Certes, la baisse du temps de travail s’inscrit dans une tendance historique. Vieille idée que de partager le travail au nom du progrès social guidé par l’heureuse mise à mal de l’exploitation de l’Homme par l’Homme, tant pour le repartir égalitairement au sein de la société, devant la montée du chômage, que donner du temps libre à chacun pour son épanouissement personnel3. Déjà More et son Utopie4 avaient jeté les bases de ce qui allait être des siècles plus tard en France pour les uns le remède miracle au fléau de notre société, pour les autres une escroquerie intellectuelle et une aventure économique suicidaire… Traduction politique : « Une des plus graves erreurs économiques produites dans notre pays5 », « un bilan positif6 »
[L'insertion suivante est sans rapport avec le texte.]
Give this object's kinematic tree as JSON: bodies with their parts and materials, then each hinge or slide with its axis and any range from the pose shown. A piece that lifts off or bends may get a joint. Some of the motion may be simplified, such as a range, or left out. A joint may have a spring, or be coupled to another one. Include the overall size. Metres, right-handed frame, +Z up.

C’est donc le gouvernement Jospin, bénéficiant d’une croissance digne des Trente glorieuses, il y a près de 20 ans qui va mettre en place cette mesure issue plus de l’idéologie, de la certitude à tout le moins de la conviction que de la science économique. Car bien malin à ce jour celui qui oserait affirmer que l’objectif de création d’emplois dont les instigateurs se prévalaient à hauteur de 350 000, a été atteint durablement. Et bien malin celui qui serait en capacité de démontrer que cette mesure en a détruit 100 000 !  

Psychodrame au Medef avec le départ précipité de son Président Jean Gandois, refus obstiné de la CGT-FO au nom du sacro-saint pouvoir d’achat, satisfaction béate des syndicats dits d’accompagnement, les 35 heures sont entrées avec fracas dans le débat politico syndical français pour ne jamais, en 20 ans, en ressortir, faute d’une classe politique ayant peur d’elle-même !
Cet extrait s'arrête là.